2.2 Add Apache Hive configuration file (hive-site.xml)
The difference to HDFS is that there is no default loading method for the hive configuration file in the Flink source code, so developers need to manually add the hive configuration file. There are three main methods here:
- Put hive-site.xml in the custom image of Flink, it is generally recommended to put it under the
/opt/flink/
directory in the image - Put hive-site.xml behind the remote storage system, such as HDFS, and load it when it is used
- Mount hive-site.xml in k8s in the form of ConfigMap.

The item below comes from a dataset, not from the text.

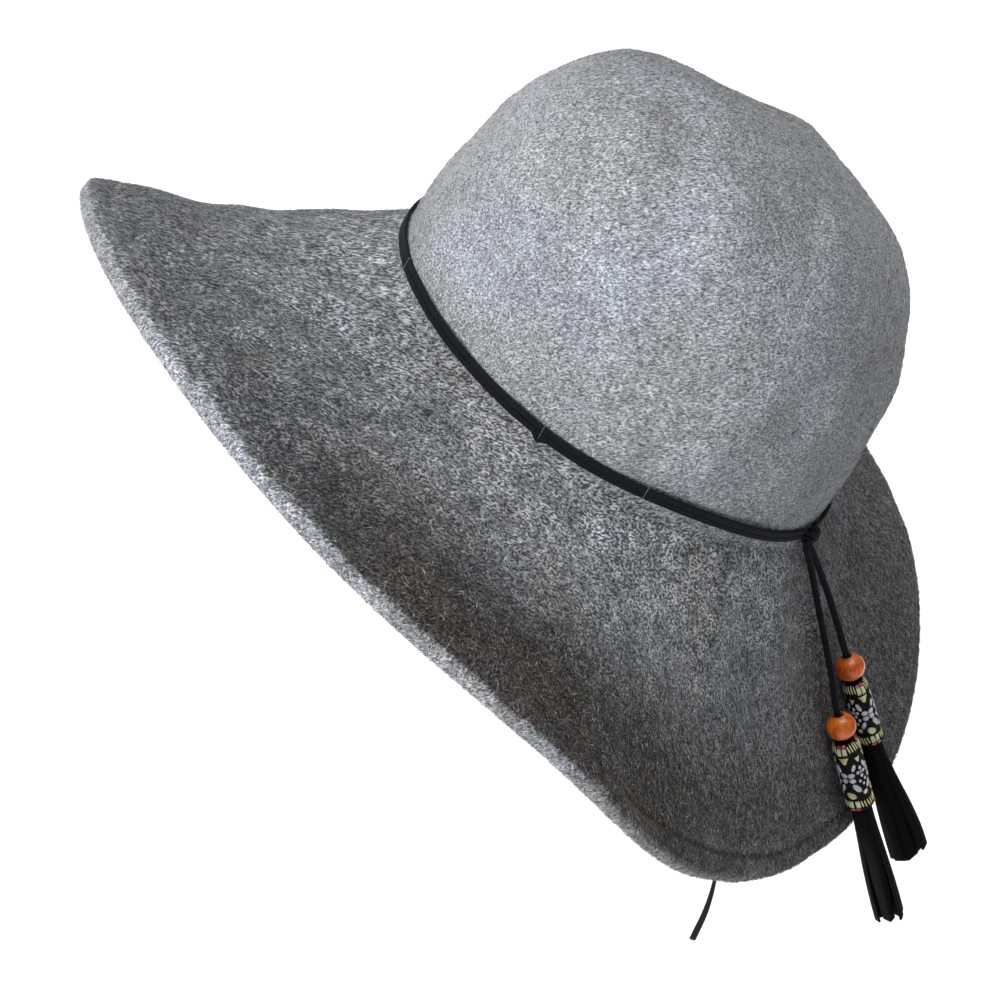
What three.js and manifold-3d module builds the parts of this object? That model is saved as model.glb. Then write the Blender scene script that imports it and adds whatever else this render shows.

It is recommended to use this method as follows:
# 1. Mount the hive-site.xml at the specified location in the specified namespace
kubectl create cm hive-conf --from-file=hive-site.xml -n flink-test
# 2. View the hive-site.xml mounted to k8s
kubectl describe cm hive-conf -n flink-test
# 3. Mount this cm to the specified directory inside the container
spec:
containers:
- name: flink-main-container
volumeMounts:
- mountPath: /opt/flink/hive
name: hive-conf
volumes:
- name: hive-conf
configMap:
name: hive-conf
items:
- key: hive-site.xml
path: hive-site.xml
Conclusion
Through the above method, Apache Flink can be connected with Apache Hadoop and Hive. This method can be extended to general, that is, flink and external systems such as redis, mongo, etc., generally require the following two steps:
- Load the connector jar of the specified external service;
- If there is, load the specified configuration file into the Flink system.